Our last stop in El Salvador was Perquín, a town in the northeastern mountains, and seat of the revolutionary movement (and now political party) FMLN. After seeing the “official” government museum with exhibits on the civil war – and with the “peace treaty” and “aftermath” exhibits suspiciously closed – we were eager for a balancing perspective. And, after a few days in San Salvador, we were eager to escape the heat!
On the way to Perquin from SS, we made a couple stops. First, we stopped into the colonial town of Suchitoto, often referred to as the cultural capital of El Salvador. As with all colonial cities in Mexico and Central America, even if you don’t stay, it’s great to wander around and look at the buildings for an hour, and Suchitoto also had some intriguing art galleries and a great coffee shop to recommend it. (Proof that the backpacker circuit is small, we also ran into John, who we had first met at the hostel in Juayúa.)
We drove onwards to an overnight stop in Alegría. Our first hope had been to stay in the town of Berlín, close by to Alegría (named of course by 19th century German coffee hipsters). The town didn’t have a lot to offer, though, and the only inn around had sky high (we thought) prices for the amenities offered. So we moved on to the entirely more tourist-appropriate venue of Alegría, where we ran into a giant food festival and plenty of local tourists also escaping the Sunday heat. We wandered around town for a while, enjoying the panoramic views and beautiful murals, got some reasonable fajitas for dinner, then settled for the night.
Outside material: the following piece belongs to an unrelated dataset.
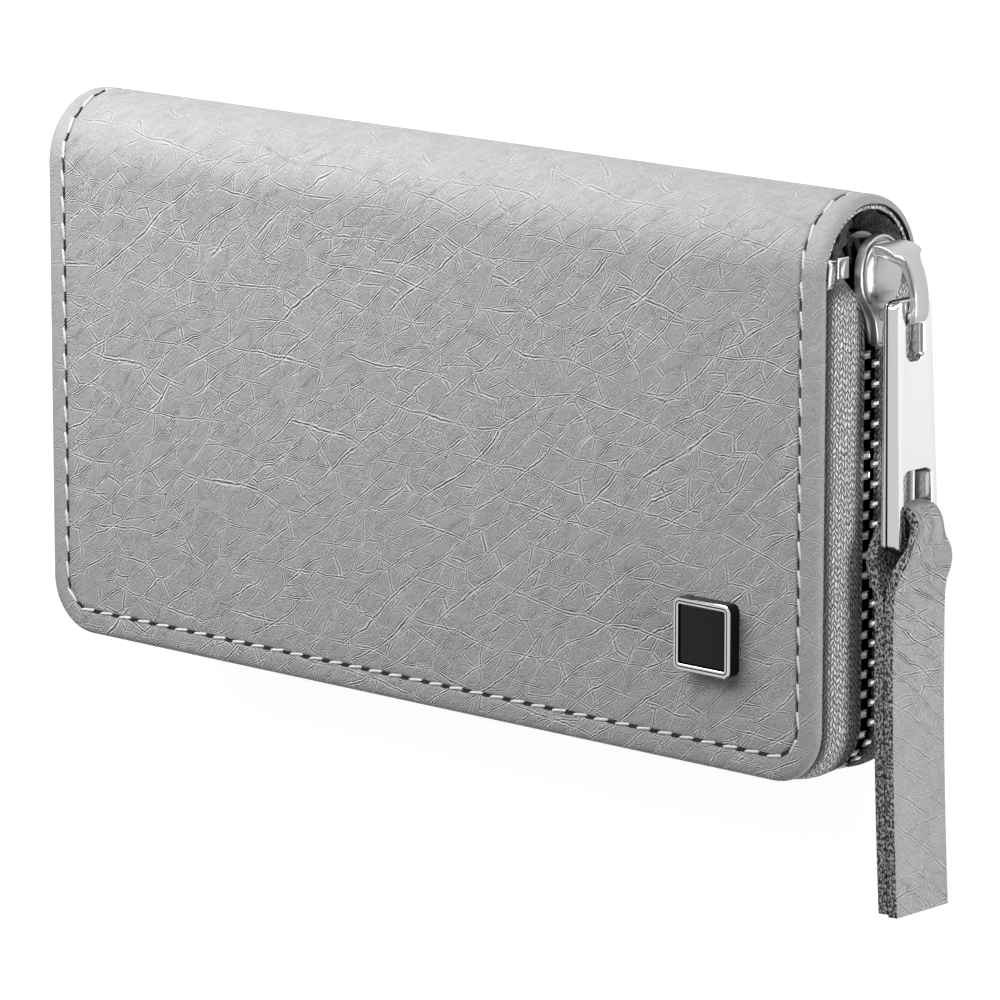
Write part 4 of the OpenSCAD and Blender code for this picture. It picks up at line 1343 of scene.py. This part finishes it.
badgeFrame, badgeInlay = makeBadge()
finishPiece(badgeFrame, chrome, "front_cover", ["badge_frame"], angle=28)
badgeFrame.data.materials.append(paintedShadeMetal)
for face in badgeFrame.data.polygons:  # painted shade: the sides and the groove between the two rings take the near-black metal
    below = badgeTop - face.center.z / mm
    if abs(face.normal.z) < 0.3 and below > 0.03 or abs(below - 0.16) < 0.02:
        face.material_index = 1
finishPiece(badgeInlay, enamel, "front_cover", ["badge_inlay"], angle=28)
print("badge is made")


# linings inside the covers
insideShape = {
    "liningLow": 1.72, "liningInset": 1.42, "liningTop": 26.0, "liningThickness": 0.36, "liningStep": 1.4,
    "padInset": 4.4, "padTop": 23.0, "padLow": 2.22, "floor": 3.4, "seam": 1.75, "seamHeight": 2.96,
    "pucker": 0.09, "puckerWidth": 0.75, "stitchPitch": 2.7,
    "liningRings": ((0.03, 0.05), (0.06, 0.04), (0.12, 0.02), (0.9, 0), (0.08, -0.07), (0.1, 0), (0.08, 0.07),
                    (0.5, 0)),
    # distance from the edge, height: a rolled border, a sewn channel, then the full pad
    "padProfile": [(0, 2.55), (0.12, 2.86), (0.3, 3.02), (0.6, 3.12), (1.0, 3.1), (1.35, 2.98), (1.6, 2.82),
                   (1.75, 2.78), (1.9, 2.82), (2.2, 3.0), (2.6, 3.17), (3.4, 3.31), (4.4, 3.37), (5.6, 3.39)]}


def ringOutline(inset, top, step):  # evenly spaced points round a cover's rounded foot, square at the top
    count = round(edgeLength(inset, top) / step)
    points = [alongEdge(edgeLength(inset, top) * k / count, inset, top)[:2] for k in range(count + 1)]
    half = halfLength - inset
    across = round(2 * half / step)
    return points + [(half - 2 * half * k / across, top) for k in range(1, across)]


def makeLining(name):
    outline = ringOutline(insideShape["liningInset"], insideShape["liningTop"], insideShape["liningStep"])
    line = [(x, y, insideShape["liningLow"]) for x, y in outline]
    obj = slab(name, line, (0, 0, insideShape["liningThickness"]))
    startEdit(obj)
    pick(obj, "FACE", lambda c, n: n.z > 0.9)
    insetSteps(insideShape["liningRings"])
    endEdit()
    return obj


def makeHolder(name):
    profile = insideShape["padProfile"]
    fine, deep = [d for d, z in profile], profile[-1][0]
    half, low, high = halfLength - insideShape["padInset"], footY + insideShape["padInset"], insideShape["padTop"]

    def spread(start, end):  # close rows near both edges, even ones between
        count = round((end - start - 2 * deep) / 1.9)
        between = [start + deep + (end - start - 2 * deep) * k / count for k in range(1, count)]
        return [start + d for d in fine] + between + [end - d for d in reversed(fine)]

    xs, ys = spread(-half, half), spread(low, high)
    bpy.ops.object.select_all(action="DESELECT")
    bpy.ops.mesh.primitive_grid_add(x_subdivisions=len(xs) - 1, y_subdivisions=len(ys) - 1, size=2)
    obj = bpy.context.object
    obj.name = name
    obj.data.name = name
    obj.location = (0, 0, insideShape["padLow"])
    bpy.ops.object.transform_apply(location=True)
    bpy.ops.object.mode_set(mode="EDIT")
    bpy.ops.mesh.select_all(action="SELECT")
    extrudeBy((0, 0, 1))
    faceOutwards()
    endEdit()
    cornerRound = case["corner"] - insideShape["padInset"]
    for v in obj.data.vertices:
        onTop = v.co.z > insideShape["padLow"] + 0.5
        x = xs[round((v.co.x + 1) / 2 * (len(xs) - 1))]
        y = ys[round((v.co.y + 1) / 2 * (len(ys) - 1))]
        inX, inY = min(x + half, half - x), min(y - low, high - y)
        d = min(inX, inY)
        if y < 0 and inX < cornerRound and inY < cornerRound:  # the two foot corners are round
            p = Vector((cornerRound - inX, cornerRound - inY))
            p *= max(p) / p.length if p.length else 1
            x = math.copysign(half - cornerRound + p.x, x)
            y = low + cornerRound - p.y
        if onTop:
            pull = math.exp(-((d - insideShape["seam"]) / insideShape["puckerWidth"]) ** 2)
            slack = 0.5 + 0.5 * math.sin((x + y) * 2 * math.pi / insideShape["stitchPitch"])
            z = readLine(profile, d) + insideShape["pucker"] * pull * slack
        else:
            z = insideShape["padLow"]
        v.co = (x, y, z)
    return obj


def ownStitches(name, places, size):  # places: x, y, z, heading
    one = makeStitch()
    parts = [copyTo(one, moved(x, y, z) @ turned("Z", a) @ Matrix.Diagonal((*size, 1))) for x, y, z, a in places]
    bpy.data.objects.remove(one)
    obj = joinAll(name, parts)
    startEdit(obj)
    faceOutwards()
    endEdit()
    return obj


def seamPlaces():  # one stitch after another in the padding's channel
    inset, top = insideShape["padInset"] + insideShape["seam"], insideShape["padTop"] - insideShape["seam"]
    count = round(edgeLength(inset, top) / insideShape["stitchPitch"])
    places = []
    for k in range(count):
        x, y, heading = alongEdge((k + 0.5) * edgeLength(inset, top) / count, inset, top)
        places.append((x, y, insideShape["seamHeight"], heading + 5))
    half = halfLength - inset
    across = round(2 * half / insideShape["stitchPitch"])
    for k in range(across):
        places.append((half - 2 * half * (k + 0.5) / across, top, insideShape["seamHeight"], 185))
    return places


backLining, backHolder = makeLining("backLiningSheet"), makeHolder("backHolderPad")
backSeam = ownStitches("backHolderStitches", seamPlaces(), (0.85, 0.75, 0.75))
for source, title, look, node, slotName in ((backLining, "LiningSheet", lining, "_lining", "lining"),
                                            (backHolder, "HolderPad", padLeather, "_holder", "holder"),
                                            (backSeam, "HolderStitches", darkThread, None, None)):
    twin = toBack(source, "front" + title)
    for obj, body in ((source, "back"), (twin, "front")):
        finishPiece(obj, look, body + "_cover", [body + node] if node else (), angle=50)
print("linings and holders are made")


# elastic bands over the tools, given for the back cover's side
bandShape = {"width": 9.0, "thickness": 0.6, "floor": 3.42, "slack": 0.27, "ribs": 20, "rib": 0.045}
# each band: x, its ends, and the tools under it as y, half width, height
backBands = [(-12, -30.1, 21.9, [(-22.6, 5.8, 5.6), (4.5, 9.4, 2.2)]), (32, -7.5, 21.9, [(4.5, 3.2, 2.2)])]
frontLoops = [(-7.5, 1.8, 2.8), (4.5, 3.7, 2.8), (17, 3.5, 2.8)]
frontBands = [(-22, -14.4, 21.9, frontLoops), (20, -14.4, 21.9, frontLoops)]


def makeBand(name, x, low, high, loops):
    floor, slack = bandShape["floor"], bandShape["slack"]
    line = [(low, floor)]
    for y, half, height in loops:
        w, h = half + slack, insideShape["floor"] + height + slack
        side = [(-w - 0.95, floor), (-w - 0.6, floor + 0.25), (-w - 0.12, h - 0.62), (-w + 0.08, h - 0.22),
                (-w + 0.5, h)]
        top = [(0, h + 0.04)]
        line += [(y + a, b) for a, b in side + top] + [(y - a, b) for a, b in reversed(side)]
    line.append((high, floor))
    full = []
    for (a, za), (b, zb) in zip(line, line[1:]):  # short steps on the long runs
        count = max(1, round(math.hypot(b - a, zb - za) / 1.2))
        full += [(a + (b - a) * k / count, za + (zb - za) * k / count) for k in range(count)]
    full.append(line[-1])
    start = x - bandShape["width"] / 2
    obj = drawLine(name, [(start, y, z) for y, z in full])
    startEdit(obj, "EDGE")
    bpy.ops.mesh.select_all(action="SELECT")
    for k in range(bandShape["ribs"]):
        extrudeBy((bandShape["width"] / bandShape["ribs"], 0, 0))
    mergeDoubles()
    faceOutwards()
    endEdit()
    if sum(f.normal.z for f in obj.data.polygons) < 0:
        turnFaces(obj)
    total, reached = 0.0, [(full[0], 0.0)]
    for a, b in zip(full, full[1:]):
        total += math.dist(a, b)
        reached.append((b, total))
    layer = obj.data.uv_layers.new(name="weaveMap")
    for loop in obj.data.loops:
        co = obj.data.vertices[loop.vertex_index].co
        run = min(reached, key=lambda item: math.dist(item[0], (co.y, co.z)))[1]
        layer.data[loop.index].uv = (run * mm, (co.x - x) * mm)
    useModifier(obj, "SOLIDIFY", thickness=bandShape["thickness"], offset=1, use_even_offset=True)
    for v in obj.data.vertices:  # the ribs stand up a little between their grooves
        k = round((v.co.x - start) / bandShape["width"] * bandShape["ribs"])
        if k % 2 == 0 and 0 < k < bandShape["ribs"] and abs(v.normal.x) < 0.3:
            v.co -= v.normal * bandShape["rib"]
    return obj


def bandStitches(x, low, high, loops):  # a row across the band on each side of each tool
    rows = []
    for y, half, height in loops:
        rows += [y + way * (half + bandShape["slack"] + 1.75) for way in (-1, 1)]
    rows += [low + 0.9, high - 0.9]
    kept = []
    for row in sorted(rows):
        clear = all(abs(row - y) > half + bandShape["slack"] + 1.6 for y, half, height in loops)
        if low + 0.5 < row < high - 0.5 and clear and all(abs(row - other) > 0.9 for other in kept):
            kept.append(row)
    z = bandShape["floor"] + bandShape["thickness"] + 0.02
    return [(x + 2.15 * k, row, z, 4) for row in kept for k in (-1.5, -0.5, 0.5, 1.5)]


def turnOver(obj):  # moves a piece onto the other cover under its own name
    name = obj.name
    twin = toBack(obj, name + "Turned")
    bpy.data.objects.remove(obj)
    twin.name = name
    twin.data.name = name
    return twin


for body, bands in (("back", backBands), ("front", frontBands)):
    strips = joinAll(body + "Elastic", [makeBand("band", *one) for one in bands])
    places = [place for one in bands for place in bandStitches(*one)]
    rows = ownStitches(body + "ElasticStitches", places, (0.8, 0.7, 0.7))
    if body == "front":
        strips, rows = turnOver(strips), turnOver(rows)
    finishPiece(strips, elastic, body + "_cover", [body + "_bands"], angle=40)
    finishPiece(rows, darkThread, body + "_cover", angle=50)
print("elastic bands are made")


# tools, boards and stops keep their CAD shapes, with eased edges and real finishes
toolFinish = {"scissors_under": (toolSteel, 0.12), "scissors_over": (toolSteel, 0.12), "scissors_screw": (chrome, 0.12),
              "clipper_jaws": (chrome, 0.18), "clipper_lever": (chrome, 0.15), "clipper_pin": (chrome, 0.1),
              "file_blade": (fileSteel, 0.1), "file_handle": (gripPlastic, 0.35), "tweezers": (toolSteel, 0.1),
              "pusher": (toolSteel, 0.15), "front_stop": (chrome, 0.2), "back_stop": (chrome, 0.2),
              "front_board": (boardCard, 0.05), "back_board": (boardCard, 0.05)}
for node, (look, ease) in toolFinish.items():
    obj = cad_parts[node]
    obj.data.materials.clear()
    obj.data.materials.append(look)
    obj.data.polygons.foreach_set("use_smooth", [True] * len(obj.data.polygons))
    weld = obj.modifiers.new("weld", "WELD")
    weld.merge_threshold = 0.000002
    bevel = obj.modifiers.new("easedEdges", "BEVEL")
    bevel.width = ease * mm
    bevel.segments = 2
    bevel.limit_method = "ANGLE"
    bevel.angle_limit = math.radians(32)
    bevel.harden_normals = True
print("tools are finished")


# floor, world and lights
light = {"world": 0.13, "worldSeen": 0.78, "floorSeen": 0.92, "floorGlow": 0.08, "floorTone": 0.3,
         # the dark strip draws the lines in the chrome
         "sky": ((0.1, 0.3), (0.16, 0.03), (0.28, 0.03), (0.34, 0.75))}
lamps = {  # place, target, size, power
    "keyBox": ((-0.08, 0.17, 0.16), (0, 0, 0.018), (0.34, 0.16), 1.12),
    "rimBox": ((0.3, 0.42, 0.08), (0.04, 0.03, 0.01), (0.3, 0.1), 0.62),
    "sideBox": ((0.62, -0.12, 0.075), (0, 0, 0.01), (0.35, 0.14), 2.7)}


def makeStage():
    bpy.ops.object.select_all(action="DESELECT")
    bpy.ops.mesh.primitive_plane_add(size=6, location=(0, 0, -0.0003))
    floor = bpy.context.object
    floor.name = "floor"
    material, tree, shader = newMaterial("paleFloor", Roughness=0.9)
    shader.inputs["Base Color"].default_value = (*grey(light["floorTone"]), 1)
    shader.inputs["Emission Color"].default_value = (1, 1, 1, 1)
    path = tree.nodes.new("ShaderNodeLightPath")  # bright to the eye and in reflections, but little light from below
    seen = addMath(tree, "MAXIMUM", path.outputs["Is Camera Ray"], path.outputs["Is Glossy Ray"])
    glow = addMath(tree, "MULTIPLY_ADD", seen, light["floorSeen"] - light["floorGlow"], light["floorGlow"])
    tree.links.new(glow, shader.inputs["Emission Strength"])
    floor.data.materials.append(material)
    world = bpy.data.worlds.new("studio")
    bpy.context.scene.world = world
    world.use_nodes = True
    nodes, links = world.node_tree.nodes, world.node_tree.links
    shade = nodes["Background"]
    coords = nodes.new("ShaderNodeTexCoord")
    split = nodes.new("ShaderNodeSeparateXYZ")
    ramp = nodes.new("ShaderNodeValToRGB")
    links.new(coords.outputs["Generated"], split.inputs[0])
    links.new(split.outputs["Z"], ramp.inputs["Fac"])
    ramp.color_ramp.elements[0].position = 0.0
    ramp.color_ramp.elements[0].color = (0.32, 0.32, 0.32, 1)
    ramp.color_ramp.elements[1].position = 0.75
    ramp.color_ramp.elements[1].color = (1, 1, 1, 1)
    for place, tone in light["sky"]:
        stop = ramp.color_ramp.elements.new(place)
        stop.color = (tone, tone, tone, 1)
    links.new(ramp.outputs["Color"], shade.inputs["Color"])
    path = nodes.new("ShaderNodeLightPath")  # brighter in reflections than it lights
    more = light["worldSeen"] - light["world"]
    strength = addMath(world.node_tree, "MULTIPLY_ADD", path.outputs["Is Glossy Ray"], more, light["world"])
    links.new(strength, shade.inputs["Strength"])


def addLamp(name, place, target, size, power):
    data = bpy.data.lights.new(name, "AREA")
    data.shape = "RECTANGLE"
    data.size, data.size_y = size
    data.energy = power
    lamp = bpy.data.objects.new(name, data)
    bpy.context.scene.collection.objects.link(lamp)
    way = Vector(target) - Vector(place)
    lamp.matrix_world = Matrix.Translation(place) @ way.to_track_quat("-Z", "Y").to_matrix().to_4x4()
    return lamp


makeStage()
for name, values in lamps.items():
    addLamp(name, *values)
bpy.context.scene.view_settings.view_transform = "Standard"
print("stage is lit")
The next day, after a lovely chat with co-guests and fellow overlanders Janette and Steve, who are having an adventure that dwarfs most other adventures, we set off towards Perquín, but not without stopping first at a local pinchazo. We had been monitoring tire pressure in our right rear tire since San Salvador, and finding it again wanting, we knew we had a slow leak. Sure enough, when we got there, and the guy got the tire off, there was a nail embedded in it. So that’s flat tire number two, just after bragging to Janette and Steve that we’d only had one. Figures!
That problem sorted (for now…), we drove to Perquín. Arriving at the Perkin Lenca hotel, we settled into the hammocks directly outside our room and watched the afternoon’s rain showers. Yes, it’s now rainy season, and you can almost count on the showers lasting from after lunch until dinner. If the sun doesn’t come out, this can have a pleasant effect on the temperature. If it does come out, everything starts steaming, including yours truly.
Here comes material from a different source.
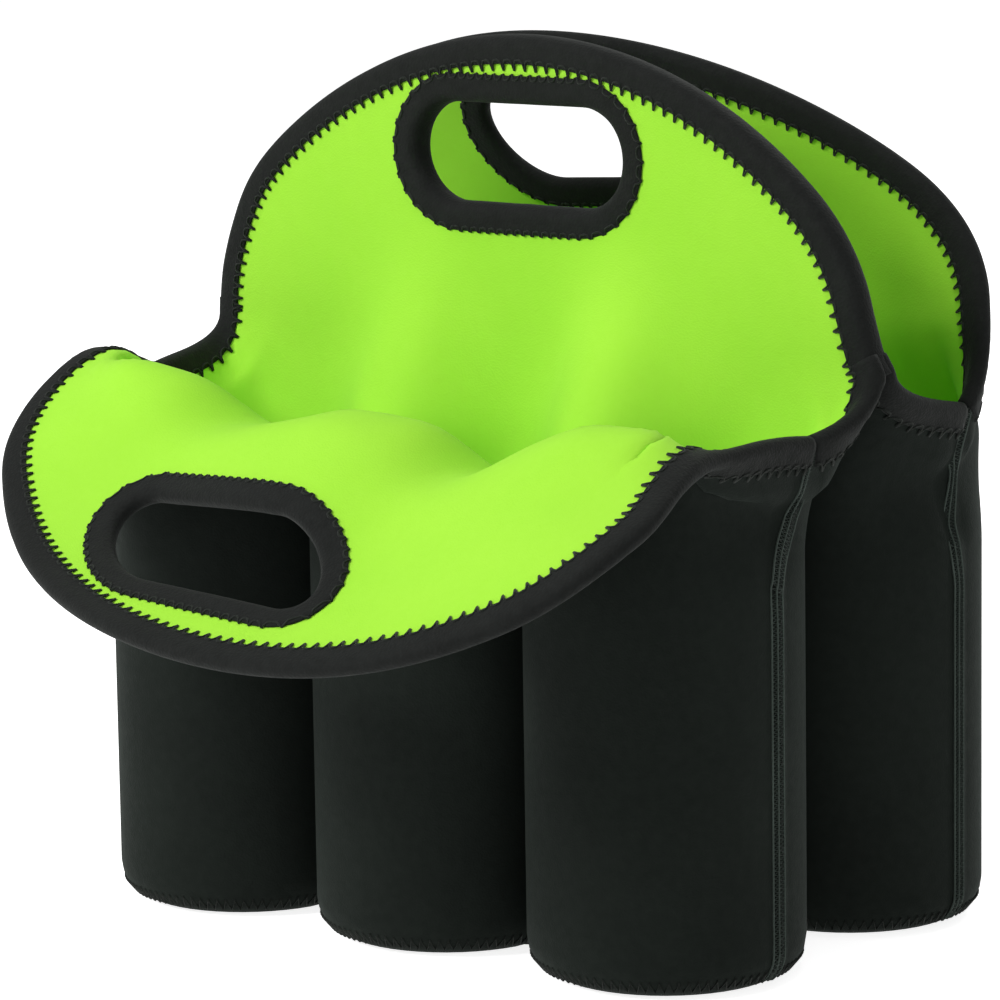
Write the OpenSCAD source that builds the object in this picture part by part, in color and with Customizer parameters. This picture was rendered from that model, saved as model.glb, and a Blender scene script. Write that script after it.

The primary goal in Perquín, as mentioned, was to visit the revolutionary museum. We wanted a bit of perspective that didn’t follow the military’s perspective, and we were not disappointed. There are really two museums in Perquín: the first is the “official” guerilla museum, and the second is a reconstruction of a guerilla encampment. It seems like the kind of situation where pooling resources together and sharing the profits would make sense – ironically there seems to be some kind of internecine feud, perhaps because the encampment museum dares to offer such capitalist frivolities as a zipline and various wooden bridges to cross adventurously. (By the way, I crossed these, and Melanie did not – an unusual role reversal, in case you’re keeping score.)
Combined, the museums have many relics, including bombs dropped by the US, wreckage of various planes and helicopters, radios, and of course many pictures and propaganda pieces. The US involvement in El Salvador did not go unnoticed elsewhere in the politically tense 1980s – plenty of the posters and protests we saw were (West-)German. To me, scanning through the exhibits and curiously short sighted Reagan quotations, it seemed like Laos or Guatemala all over again.
The US involvement in El Salvador was regrettable, one-sided support for what, at its root, was a local conflict about resource sharing – a debate that was at least 350 years old at that point (dating back to the arrival of the Spanish), but had been cast in the colors of communism/capitalism that week, to the short term benefit of the then-El Salvador government. Treating poor people like human beings and making sure they can feed themselves and their families, and giving them an education – these are basic human rights, and do not automatically indicate you’ve gone communist. (Remember this next time Trump or his frenemies start flapping their mouths about someone getting more than they’re “owed.”)
On the second day, we drove to El Mozote, the site of an infamous massacre of more than a thousand indigenous people by the then-El Salvador government (led, reportedly, by US-trained elite El Salvadoran soldiers). As with many such massacres throughout history, the perpetrators hoped that such brutality would serve as an example to those who would upend the social order – but probably just increased the resolve of those fighting injustice. Unlike most such massacres, there were survivors to tell the tale. INCREDIBLY, the El Salvador and US government (in the form of Reagan himself!) denied this massacre took place, and it took until the end of the civil war for forensic teams to determine that the eyewitnesses weren’t lying.
We retired again to our hammocks and let the rain fall. Our next day would take us through a short slice of Honduras and onwards towards the Nicaraguan mountains, where no doubt more regrettable history awaited – but also more adventure.